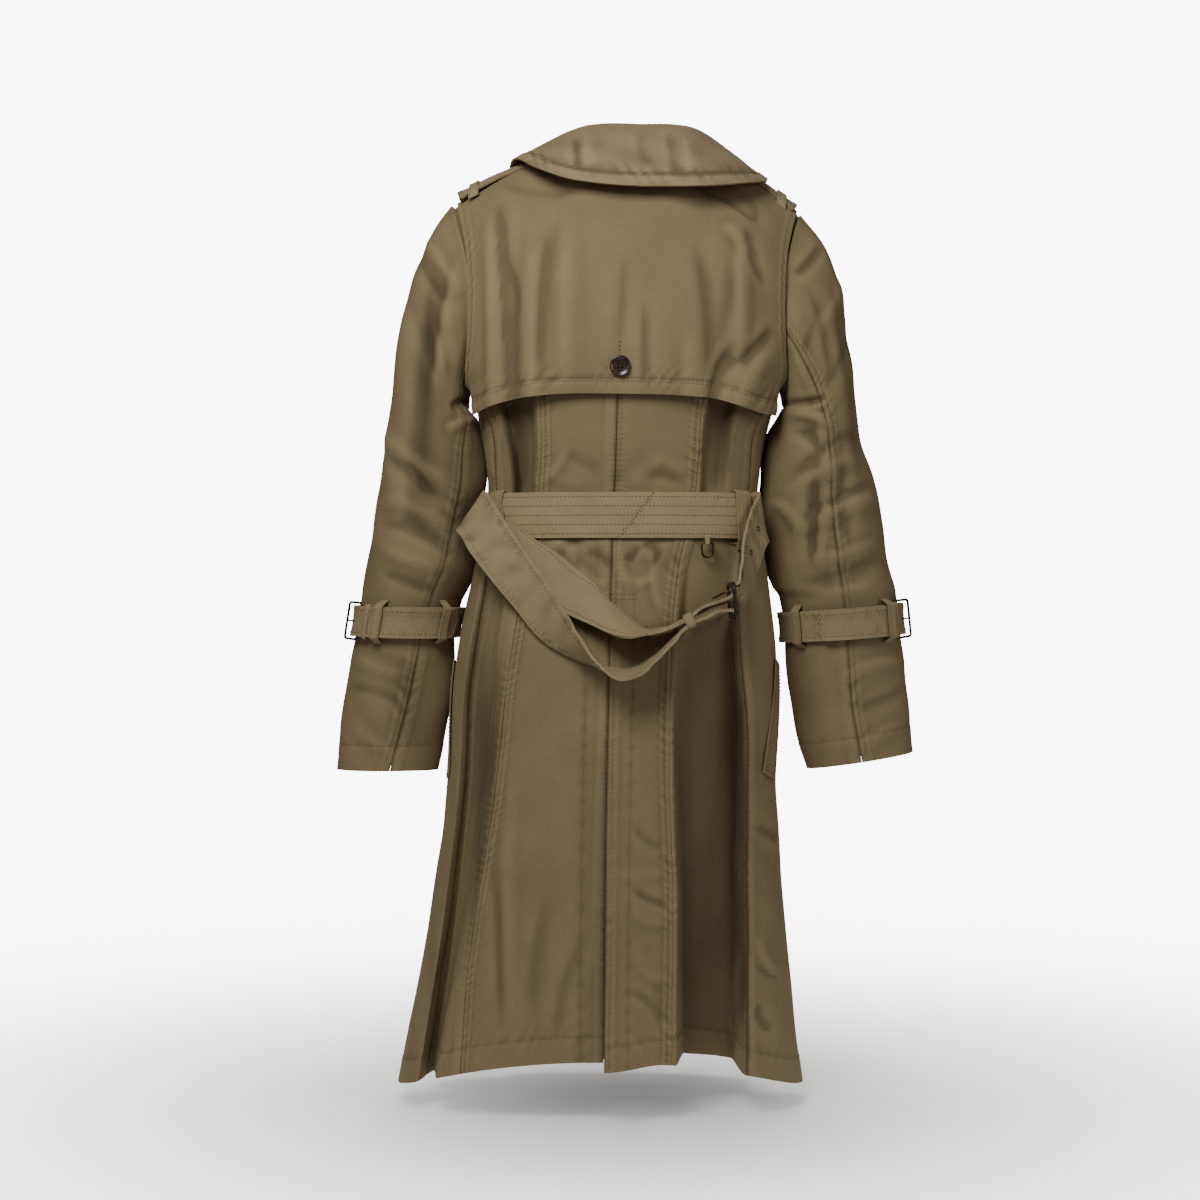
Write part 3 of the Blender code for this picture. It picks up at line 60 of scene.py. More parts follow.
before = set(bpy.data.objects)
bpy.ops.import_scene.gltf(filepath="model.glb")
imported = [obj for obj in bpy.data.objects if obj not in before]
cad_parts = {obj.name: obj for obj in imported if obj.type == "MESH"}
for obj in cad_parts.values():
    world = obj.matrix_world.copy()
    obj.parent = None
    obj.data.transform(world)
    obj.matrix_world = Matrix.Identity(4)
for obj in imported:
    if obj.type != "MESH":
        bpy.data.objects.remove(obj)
FRAME_BOX = [list(corner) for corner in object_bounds()]

# ---- sizes of the cut pieces
CLOTH = 0.0016            # gabardine with its interlining
FIRM_CLOTH = 0.0022       # collar and straps, which are doubled
LOOP_CLOTH = 0.0012       # the loops of the epaulettes and cuff straps
BELT_LOOP_CLOTH = 0.0014
CHEST_DROP = 0.272        # neck point to the chest ring, just under the arms
BACK_LENGTH = 0.956       # neck point to the hem at the centre back
SIDE_LENGTH = 1.0         # neck point to the hem at the sides and the front
VENT_TOP = 0.478          # neck point to the top of the vent
SHOULDER_SAG = 0.009      # how much lower the right shoulder hangs than the left one
UNDER_FRONT = 0.0115      # how far the left front is pressed in under the right one
HEM_FLARE_LIFT = 0.015    # how far the free edge of the vent stands out at the hem
HEM_FLARE_DROP = 0.008    # how much lower that edge hangs
ARMPIT = 0.91             # share of the way from the shoulder tip down to the chest ring
# Angles round the body, in degrees from the centre back; the wearer's left is above zero.
NECK_CORNER = 25.0
TIP = 62.0
FRONT_TIP = 118.0
FRONT_NECK_CORNER = 155.0
FRONT_EDGE = 205.0
LEFT_FRONT_EDGE = 202.0
RECESS_ENTRY = 3.2        # width of the steep wall of a pleat
TUCK_TURN = 0.45          # a side back reaches this far under the centre back,
TUCK_DEPTH = 0.0018       # and lies this much lower there

BELT_WIDTH = 0.05
BELT_THICKNESS = 0.0028
BELT_TOP = -0.3668
BELT_BOTTOM = -0.415
BELT_MIDDLE = -0.391
BELT_ROWS = (0.005, 0.0148, 0.0246, 0.0344, 0.0442)
# x and z
BELT_EYELETS = ((-0.134, -0.405), (-0.1255, -0.4295), (-0.114, -0.455))
CUFF_STRAP_WIDTH = 0.034
CUFF_HALF = CUFF_STRAP_WIDTH / 2
CUFF_STRAP_BASE = 0.0042  # underside of the strap above the sleeve
CUFF_LAYER = FIRM_CLOTH + 0.0012      # what each layer of strap adds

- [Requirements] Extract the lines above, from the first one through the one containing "imported = [obj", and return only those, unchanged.

- [Response for this exercise]
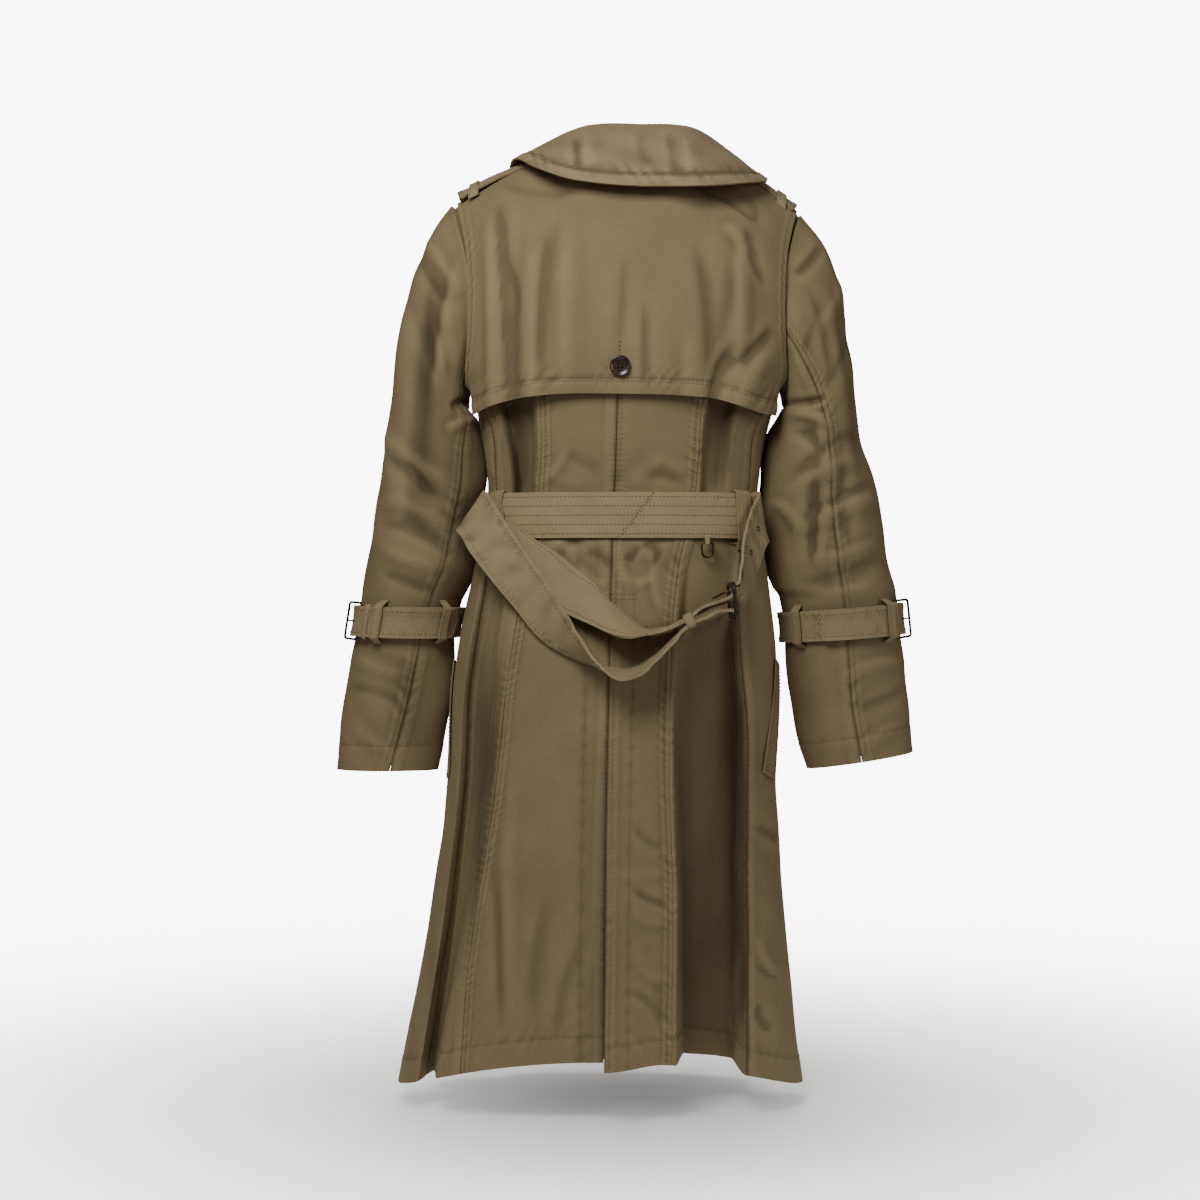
Write part 3 of the Blender code for this picture. It picks up at line 60 of scene.py. More parts follow.
before = set(bpy.data.objects)
bpy.ops.import_scene.gltf(filepath="model.glb")
imported = [obj for obj in bpy.data.objects if obj not in before]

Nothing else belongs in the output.